Int. J. Mol. Sci. 2025, 26(19), 9760; https://doi.org/10.3390/ijms26199760
by Beata Krawczyk 1,* and Paweł Wityk 2
Reviewer 1: Anonymous
Reviewer 2:
Int. J. Mol. Sci. 2025, 26(19), 9760; https://doi.org/10.3390/ijms26199760
Submission received: 29 August 2025 / Revised: 30 September 2025 / Accepted: 6 October 2025 / Published: 7 October 2025

Round 1

Reviewer 1 Report

Comments and Suggestions for Authors

Dear editor

Concerning the MS The role of Escherichia coli autotransporters in urinary tract infections and urosepsis

Comments

-The data requires more organizations, and more subtitles need to be added such as the Serine Protease Autotransporter need to be classified into subtitles.

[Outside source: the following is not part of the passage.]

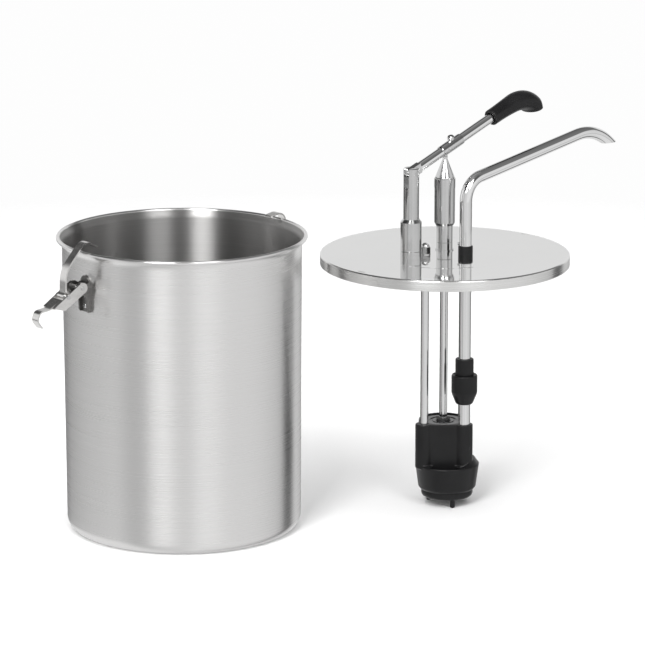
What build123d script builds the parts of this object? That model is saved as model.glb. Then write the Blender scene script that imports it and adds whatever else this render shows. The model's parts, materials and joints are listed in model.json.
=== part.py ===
from build123d import *
import os
from math import sin, cos, tan, radians, sqrt

os.makedirs("parts", exist_ok=True)

# Condiment pump dispenser: a ten-litre steel pot with two over-centre latches, and the
# lid with its lever pump, lifted out and standing on its own feet beside the pot.
# Frame: origin on the floor at the pot's centre, +X from the pot to the pump, +Z up.

# ---------------------------------------------------------------- driving dimensions
# pot
POT_H = 286.0
POT_R_TOP = 114.2
POT_R_BASE = 112.7
POT_WALL = 1.0
BASE_CORNER_R = 11.0
RIM_R = 119.7
RIM_BEAD_R = 1.9
FLARE_H = 10.0

# latches, measured in each latch's own frame: X outward, Z up from the rim plane
LATCH_AZIMUTH = {"left": 220.0, "right": 41.0}
LATCH_DROP = {"left": 32.0, "right": 84.0}
STRAP_TURN_PER_LEVER_TURN = 0.35
BRACKET_PIVOT = (124.3, -33.0)
BRACKET_HALF = 6.7
BRACKET_T = 1.5
STRAP_PIN = (17.3, 3.4)
LATCH_PIN_R = 2.0
RUN_FIT = 0.05
EAR_HALF = 8.7
EAR_T = 1.5
STRAP_W = 9.0
STRAP_T = 1.5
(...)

-Also, among all the mentioned protein, there is no indications how the protein host pathogen interaction was detected.

 

-Is there any evidence on clinical cases or using mutant isolates to confirm the effects

 

  • Does immunization against single transporter protein provide protection or against group p of proteins and what is the percentage of success.

 

Minor

All E. coli should be italic and G for gram should be capitalized.

Author Response

Please see the attachment

Author Response File: Author Response.pdf

Reviewer 2 Report

Comments and Suggestions for Authors

This is a timely, focused review of E. coli autotransporters (SPATEs, TAAs, AIDA-I family) in UTI and urosepsis. It gathers useful functional and vaccine-relevance data and will interest readers in pathogenesis and translational vaccinology. A few targeted edits will greatly sharpen the message.

Major points

  1. Many statements mix in-vitro, animal, and epidemiologic findings as if equal. Please label findings as (a) in vitro/cell data, (b) animal protection/knockout data, or (c) clinical/epidemiologic associations. e.g. for SinH and Sat say explicitly which results come from murine challenge studies vs human isolate prevlence, this makes translational claims honest and clearer.
  2. Autotransporter distribution varies by lineage (B2, D, ST131 etc). Briefly note when functions were shown in canonical UPEC strains (CFT073, UTI89) versus other ExPEC/animal isolats, and cite prevalence studies (or add a one-line percent if available). This affects vaccine coverage interpretation.
  3. Rephrase any “X causes bloodstream survival => sepsis” lines to be cautious (e.g., “may contribute” or “is associated with”). If there’s direct knockout/challenge evidence for bloodstream survival or mortality, highlight that explicitly, otherwise keep it associative.
  4. Add a short critical para on antigenic variability and immune correlates: mention sequence heterogenity of passenger domains (limits cross-protection), whether mucosal immunity (urine IgA/IgG) is likely needed vs systemic IgG, and practical delivery/adjuvant challenges for urinary vaccines.

Minor / editorial points

  • Table 1: add columns for strain/model (in vitro / mouse) and evidence level (association vs functional vs vaccine protection).
  • be consistent (gene italics vs protein caps — e.g., sinH vs SinH) and standarize SPATE names (Sat, Pic, Vat).
  • Do a quick proofread to remove duplicated sentences and a couple small numeric mismatches.

Author Response

Please see the attachment

Author Response File: Author Response.pdf

Round 2

Reviewer 2 Report

Comments and Suggestions for Authors

Accepted in present form

Thanks for implementing my proposed comments.